I was trying to figure out what to do with sooca just around the corner, when i decided to rest my brain for a few seconds, which as usual would turn into minutes or hours. My hands lingered beneath the shelf of my study table until i found the book that i wanted, a recipe book.aha! no, my dears, im not a talented cook, and no, i still havent found the best joys of cooking, so i have to look at recipe books. This certain recipe book was one that mom gave me during my second year, when i started cooking malaysian food for my housemates as we have this schedule on who cooks on what days. TImely enough, it is my turn to cook for today and i was flipping through the pages when an old newspaper clipping suddenly dropped to the floor.
What is this, is it one of those old papers that i keep forgetting to throw away. Opening it, i read the big bold letters spelling out..FEAR NOT THE BIG, BAD WORLD..by dina zaman. Owh, now i remember, my mother had placed this article in the recipe book just before the flight, she said, read it, and maybe it will enlighten you to search for greener pastures. well, she didnt exactly say that, but that abound sums her words up anyway.

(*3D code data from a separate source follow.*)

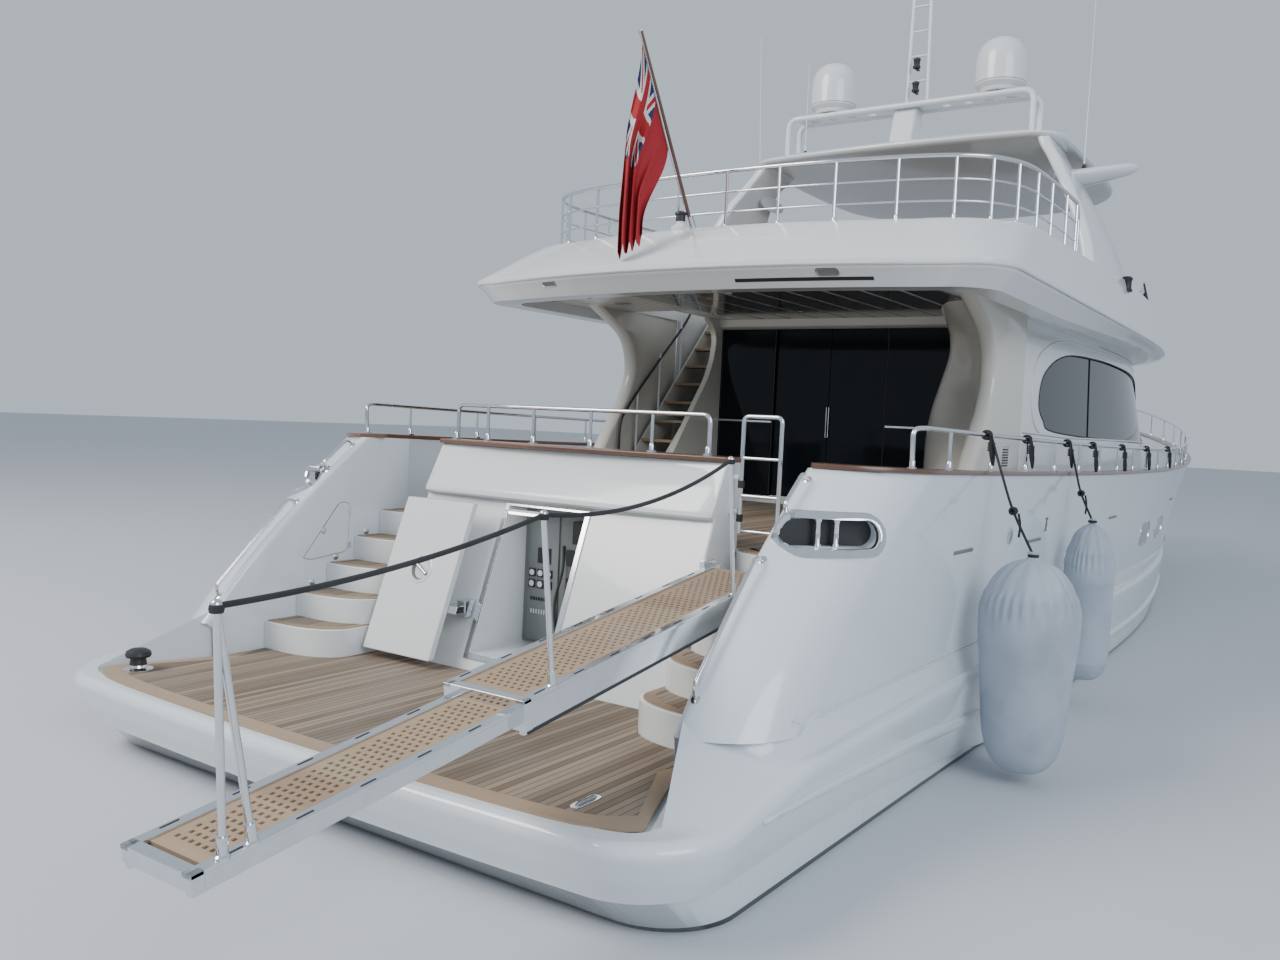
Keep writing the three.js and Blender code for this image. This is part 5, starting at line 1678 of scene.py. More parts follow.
slotRings = [
    [
        onFascia(-0.67 - 1.32 * k / 16, z, lift)
        for z, lift in ((4.215, -0.01), (4.215, 0.003), (4.245, 0.003), (4.245, -0.01))
    ]
    for k in range(17)
]
piece("fascia.slot", grid(slotRings, True, True), "blackTrim", "upper_deck")
ovals = []
glows = []
for y in (-1.59, 1.66):
    edges = ((0, -0.004), (0, 0.006), (-0.01, 0.008), (-0.013, 0.003))
    ovals.append(grid(ovalOn(onFascia, y, 4.285, 0.11, 0.032, 6, edges), True))
    glows.append(grid(ovalOn(onFascia, y, 4.285, 0.098, 0.019, 6, ((0, -0.003), (0, 0.003))), True, True))
piece("fascia.rims", ovals, "stainless", "upper_deck")
piece("fascia.lamps", glows, "greyPanel", "upper_deck")
header = slab(
    [(-5.31, 4.15), (-5.37, 4.18), (-5.39, 4.279), (-5.301, 4.279), (-5.301, 4.15)], "xz", -2.3, 1.6,
)
piece("header", header, "creamMoulding", "deckhouse", bevel=0.01)
print("upper deck made")


# Deckhouse: a closed loft made hollow, its window a smooth outline, with the glass set in the wall
houseRows = [
    ((-5.3, 0, 0.09, 2.44, 2.48, 8.9, 2.6, 0.5), deckTop), ((-5.3, 0, 0.09, 2.43, 2.47, 8.5, 2.6, 0.5), 2.9),
    ((-5.3, 0, 0.09, 2.36, 2.4, 6, 3, 0.45), ceilingLow),
]


def houseLoft(gap, low=None, high=None):
    rows = [(inset(row, gap), z) for row, z in houseRows]
    rows[0] = (rows[0][0], low or rows[0][1])
    rows[2] = (rows[2][0], high or rows[2][1])
    fine = []
    for (one, z0), (two, z1) in zip(rows, rows[1:]):
        fine += [(mixRow(one, two, k / 4), flatZ(z0 + (z1 - z0) * k / 4)) for k in range(4)]
    return loftOf(fine + [(rows[2][0], flatZ(rows[2][1]))])


sideWindow = [
    (-4.46, 3.33), (-4.15, 3.7), (-3.08, 3.98), (-1.2, 4.07), (0.45, 4.08), (2.2, 4.05), (3.44, 3.95),
    (4.7, 3.6), (5.6, 3.27), (5.3, 3), (4.5, 2.89), (0, 2.9), (-3.65, 2.96), (-4.25, 3.1),
]
windowLine = smoothOutline(sideWindow, loop=True)
windowPlate = slab(windowLine, "xz", -4, 4)
screenOutline = [(5.4, 3.95), (12, 3.95), (12, 3.08), (7.5, 3.08)]
screenPlate = slab(screenOutline, "xz", -1.75, 1.75)
cuts = [
    houseLoft(0.08, 1.91, 4.19), block(-5.5, -4.19, 1.6, 2.29, 1.94, 4.4),
    block(-6, -4.9, -1.6, 1.6, 1.94, 4.17), windowPlate, screenPlate,
]
piece("deckhouse.shell", carved(houseLoft(0), *cuts), "mouldedWhite", "deckhouse", smooth=32)
houseSkin = skinOf(houseLoft(0))


def glassOf(plate):
    return carved(carved(houseLoft(0.022), houseLoft(0.05)), plate, operation="INTERSECT")


paneOutline = [(0.6 + (x - 0.6) * 1.002, 3.48 + (z - 3.48) * 1.004) for x, z in windowLine]
for node, side in (("side_glass_port", 1), ("side_glass_starboard", -1)):
    half = slab(paneOutline, "xz", *sorted((side * 1, side * 3)))
    piece(node + ".pane", glassOf(half), "sideGlass", node, smooth=40)
screenGlass = glassOf(slab([(5.38, 3.96), (12, 3.96), (12, 3.07), (7.48, 3.07)], "xz", -1.76, 1.76))
piece("windscreen.pane", screenGlass, "darkGlass", "windscreen", smooth=40)


def onHouse(x, z, lift=0):
    return struck(houseSkin, (x, -5, z), (0, 1, 0), lift)


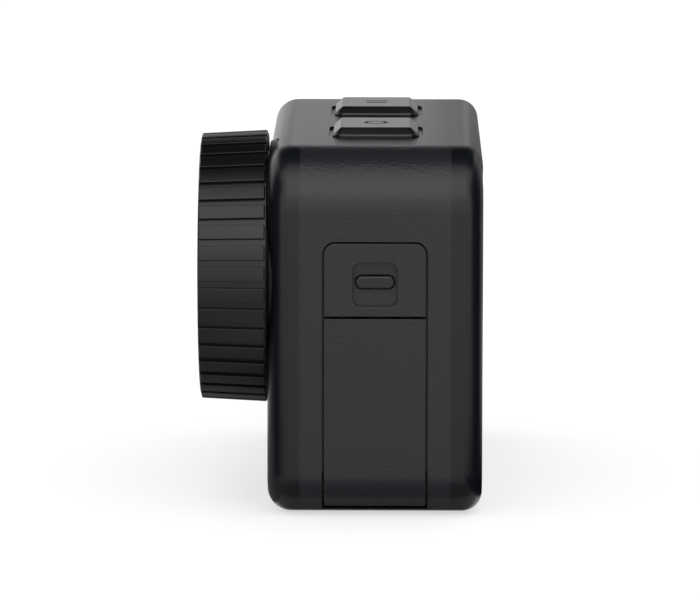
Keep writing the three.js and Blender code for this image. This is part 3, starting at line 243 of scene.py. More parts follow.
def sharp(edge, degrees=50):
    return edge.is_manifold and edge.calc_face_angle(0) > math.radians(degrees)


def in_plane(axis, value):
    """A test for edges that lie in one plane across an axis."""
    i = "XYZ".index(axis)
    return lambda edge, a, b: near(a[i], value) and near(b[i], value)


def upper_corners(top):
    """A test for the edges along X at the top of a door or flap."""
    return lambda edge, a, b: near(a.z, top) and near(b.z, top) and near(a.y, b.y)


def rounded_block(name, axis, radius, x0, x1, y0, y1, z0, z1, steps=8):
    """A block whose four edges along one axis are round."""
    piece = block(name, x0, x1, y0, y1, z0, z1)
    along = "XYZ".index(axis)
    others = [i for i in range(3) if i != along]
    round_edges(piece, lambda e, a, b: all(near(a[i], b[i]) for i in others), radius, steps)
    return piece


def smooth(piece, degrees=35):
    choose(piece)
    bpy.ops.object.shade_smooth_by_angle(angle=math.radians(degrees))
    weight = piece.modifiers.new("weight", "WEIGHTED_NORMAL")
    weight.keep_sharp = True
    weight.weight = 100
    bpy.ops.object.modifier_apply(modifier=weight.name)


def copy_turned(piece, angle):
    """A copy with its own mesh, turned about the lens axis."""
    twin = piece.copy()
    twin.data = piece.data.copy()
    bpy.context.scene.collection.objects.link(twin)
    centre = Vector((LENS_X, 0, LENS_Z)) * MM
    turn = Matrix.Translation(centre) @ Matrix.Rotation(angle, 4, "Y") @ Matrix.Translation(-centre)
    twin.data.transform(turn)
    return twin


def join(*pieces):
    choose(*pieces)
    bpy.ops.object.join()
    return bpy.context.object


def turned(name, outline, steps=96):
    """A closed outline of (radius, y) corners spun about the lens axis."""
    deselect()
    bpy.ops.mesh.primitive_circle_add(vertices=len(outline), fill_type="NGON", radius=1)
    piece = settle(name)
    bpy.ops.object.mode_set(mode="EDIT")
    mesh = bmesh.from_edit_mesh(piece.data)
    mesh.verts.ensure_lookup_table()
    for vert, (radius, y) in zip(mesh.verts, outline):
        vert.co = Vector((LENS_X + radius, y, LENS_Z)) * MM
    bmesh.update_edit_mesh(piece.data)
    bpy.ops.mesh.select_all(action="SELECT")
    bpy.ops.mesh.delete(type="ONLY_FACE")
    bpy.ops.mesh.select_all(action="SELECT")
    bpy.ops.mesh.spin(
        steps=steps,
        angle=2 * math.pi,
        center=Vector((LENS_X, 0, LENS_Z)) * MM,
        axis=(0, 1, 0),
    )
    bpy.ops.mesh.select_all(action="SELECT")
    bpy.ops.mesh.remove_doubles(threshold=0.002 * MM)
    bpy.ops.mesh.normals_make_consistent(inside=False)
    bpy.ops.object.mode_set(mode="OBJECT")
    return piece


# ---------- Materials ----------


def linear(value):
    """sRGB hex to linear red, green, blue and alpha."""
    channels = [int(value[i : i + 2], 16) / 255 for i in (1, 3, 5)]
    out = [c / 12.92 if c <= 0.04045 else ((c + 0.055) / 1.055) ** 2.4 for c in channels]
    return (*out, 1.0)


def grey(value):
    return (value, value, value, 1.0)


def feed(tree, node, links):
    """Fills a node's sockets with plain values or with other nodes' outputs."""
    for key, value in links.items():
        socket = node.inputs[key]
        if isinstance(value, bpy.types.NodeSocket):
            tree.links.new(value, socket)
        else:
            socket.default_value = value


def put(tree, kind, links=None, **settings):
    """Adds a node. Settings are its own, and links fill its sockets."""
    made = tree.nodes.new(kind)
    for key, value in settings.items():
        setattr(made, key, value)
    feed(tree, made, links or {})
    return made


def calculate(tree, how, first, second):
    return put(tree, "ShaderNodeMath", {0: first, 1: second}, operation=how).outputs["Value"]


def remap(tree, value, start, end, low=0.0, high=1.0):
    """Turns a span of values into another and holds both its ends."""
    span = {"From Min": start, "From Max": end, "To Min": low, "To Max": high}
    return put(tree, "ShaderNodeMapRange", {"Value": value, **span}).outputs["Result"]


def spots(tree, place, size, detail):
    """Noise whose spots have a real size in millimetres."""
    links = {"Vector": place, "Scale": 1 / (size * MM), "Detail": detail}
    return put(tree, "ShaderNodeTexNoise", links).outputs["Fac"]


def relief(tree, height, strength, depth, **under):
    """A normal that is bumped by a height, over another normal where one is given."""
    links = {"Height": height, "Strength": strength, "Distance": depth * MM, **under}
    return put(tree, "ShaderNodeBump", links).outputs["Normal"]


def ramp(tree, source, stops):
    made = put(tree, "ShaderNodeValToRGB", {"Fac": source})
    elements = made.color_ramp.elements
    while len(elements) < len(stops):
        elements.new(0.5)
    for element, (place, colour) in zip(elements, stops):
        element.position = place
        element.color = colour
    return made.outputs["Color"]


def empty_tree(holder):
    """The node tree of a material or world, cleared of its first nodes."""
    holder.use_nodes = True
    holder.node_tree.nodes.clear()
    return holder.node_tree


def blank(name):
    """A material that holds only its shader and output."""
    made = bpy.data.materials.new(name)
    tree = empty_tree(made)
    shader = put(tree, "ShaderNodeBsdfPrincipled")
    put(tree, "ShaderNodeOutputMaterial", {"Surface": shader.outputs["BSDF"]})
    return made, tree, shader


# Leather grain: size of a cell, its stretch along X, Y and Z, and the mean height of its pattern
GRAIN_CELL = 0.54
GRAIN_STRETCH = (1.0, 0.76, 1.4)
GRAIN_MEAN = 0.85
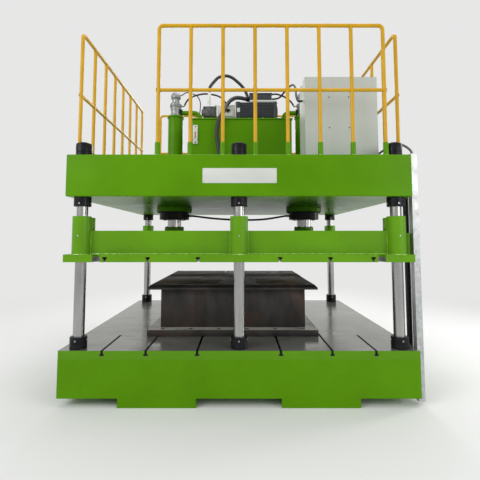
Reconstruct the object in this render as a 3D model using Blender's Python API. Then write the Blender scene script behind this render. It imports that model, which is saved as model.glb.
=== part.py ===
# Hydraulic press with six guide columns, a moving slide and a railed service deck on its crown.
# Metres, +Z up, the floor at z = 0 and the front of the press towards -Y.
# Every place is measured from the empty called machine_axis, which stands on the press's middle line.
import math

import bmesh
import bpy
from mathutils import Matrix, Vector

for old_object in list(bpy.data.objects):
    bpy.data.objects.remove(old_object, do_unlink=True)

# Fits and fineness
seat_gap = 0.0003
run_gap = 0.0003
cut_over = 0.02
weld_merge = 0.00001
round_sides = 16
tube_sides = 6

# Bed: a box on two wide feet, with a T-slotted table on top
bed_w = 3.20
bed_d = 2.60
bed_h = 0.333
edge_chamfer = 0.006
foot_h = 0.080
foot_w = 0.690
foot_centre_x = 0.7215
table_t = 0.075

# T-slots, as seen in the table's and the slide's front edges
slot_xs = (0.370, 0.825, 1.213)
slot_neck_w = 0.022
slot_neck_h = 0.028
slot_head_w = 0.040
slot_head_h = 0.018
slot_front_lengths = (1.00, 1.00, 0.52)
slot_back_lengths = (0.45, 0.45)
slot_pocket_w = 0.062
slot_pocket_l = 0.095

# Columns, front row at -column_y and back row at +column_y
column_xs = (-1.460, 0.0, 1.460)
column_inset = 0.0905
column_r = 0.050
column_depth_in_bed = 0.200
base_collar_r = 0.075
base_collar_h = 0.105
crown_collar_r = 0.077
crown_collar_h = 0.088
collar_chamfer = 0.006
top_nut_r = 0.073
top_nut_h = 0.120
top_nut_dome_r = 0.052
top_nut_dome_h = 0.018
nut_roof_t = 0.020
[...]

iv been putting off the time to read the article, that i totally forgot it existed. but today, i guess ill share some excerpts from the article and why my mom insisted on me reading it. ps i linked the article and you should really read it before you proceed to read my entry, or not you would not understand my constant ramblings...please click here for anyone who would love to read it~
No wonder mom asked me to read this article. I guess she saw how narrow minded i have become and she placed this article in hopes that i would change for the better. IT is terrifyingly true what the writer had wrote, and i really wish i did not have to say this, but this is what i have become. Im always in the same circle of friends, that my mind has not smelt the fragrance of other thoughts, other opinions and other ways of living.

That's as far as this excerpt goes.